▸ **Collected data**
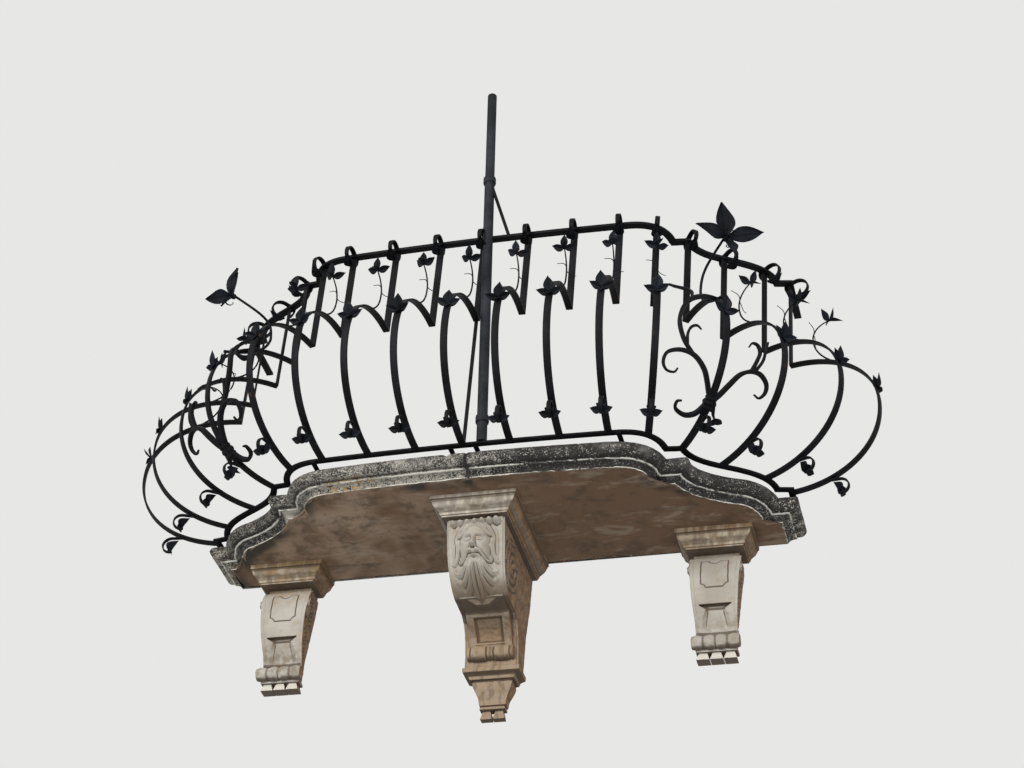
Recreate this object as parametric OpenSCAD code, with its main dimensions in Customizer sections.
/*
Wrought iron balcony with a bombe railing on a moulded stone slab and three carved consoles.

Frame: X runs along the wall, to the right as seen from the street.
Y runs into the wall, so the wall face is the plane y = 0 and the balcony stands at y below 0.
Z is up. The origin is the middle of the slab's back face.
Heights in the modules are measured from the underside of the slab, and lift() brings them to the frame.
*/

/* [Slab] */
// half width of the slab at the wall, measured on the fillet under the big round
slab_half = 1082; // [1040:1:1120]
// distance from the wall to the front fillet
slab_out = 594; // [585:1:605]
// thickness of the stone
slab_t = 75; // [70:1:90]
// how far the long front bows out in its middle
slab_bow = 16; // [0:1:24]

/* [Railing] */
// height of the handrail's underside above the slab's underside
rail_z = 1050; // [1000:1:1080]
// height of the bottom rail's underside above the slab's underside
foot_z = 86; // [84:1:100]
// width of the flat bar that the rails and balusters are forged from
bar_w = 26; // [20:1:32]
// thickness of that bar
bar_t = 8; // [6:1:10]
// how far the rails bow out in the middle of the front
rail_bow = 11; // [0:1:20]
// how far the belly of a baluster stands out from the rail
belly = 336; // [280:1:360]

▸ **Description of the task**
Make an exact copy of the material above.

▸ **Exercise response**
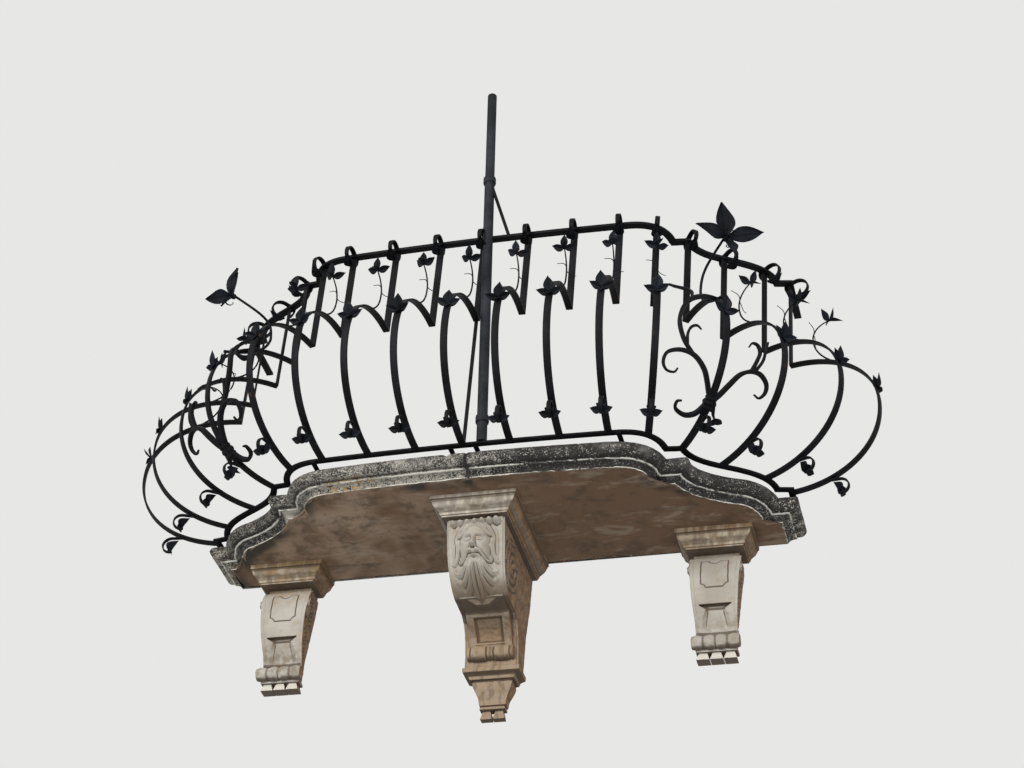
Recreate this object as parametric OpenSCAD code, with its main dimensions in Customizer sections.
/*
Wrought iron balcony with a bombe railing on a moulded stone slab and three carved consoles.

Frame: X runs along the wall, to the right as seen from the street.
Y runs into the wall, so the wall face is the plane y = 0 and the balcony stands at y below 0.
Z is up. The origin is the middle of the slab's back face.
Heights in the modules are measured from the underside of the slab, and lift() brings them to the frame.
*/

/* [Slab] */
// half width of the slab at the wall, measured on the fillet under the big round
slab_half = 1082; // [1040:1:1120]
// distance from the wall to the front fillet
slab_out = 594; // [585:1:605]
// thickness of the stone
slab_t = 75; // [70:1:90]
// how far the long front bows out in its middle
slab_bow = 16; // [0:1:24]

/* [Railing] */
// height of the handrail's underside above the slab's underside
rail_z = 1050; // [1000:1:1080]
// height of the bottom rail's underside above the slab's underside
foot_z = 86; // [84:1:100]
// width of the flat bar that the rails and balusters are forged from
bar_w = 26; // [20:1:32]
// thickness of that bar
bar_t = 8; // [6:1:10]
// how far the rails bow out in the middle of the front
rail_bow = 11; // [0:1:20]
// how far the belly of a baluster stands out from the rail
belly = 336; // [280:1:360]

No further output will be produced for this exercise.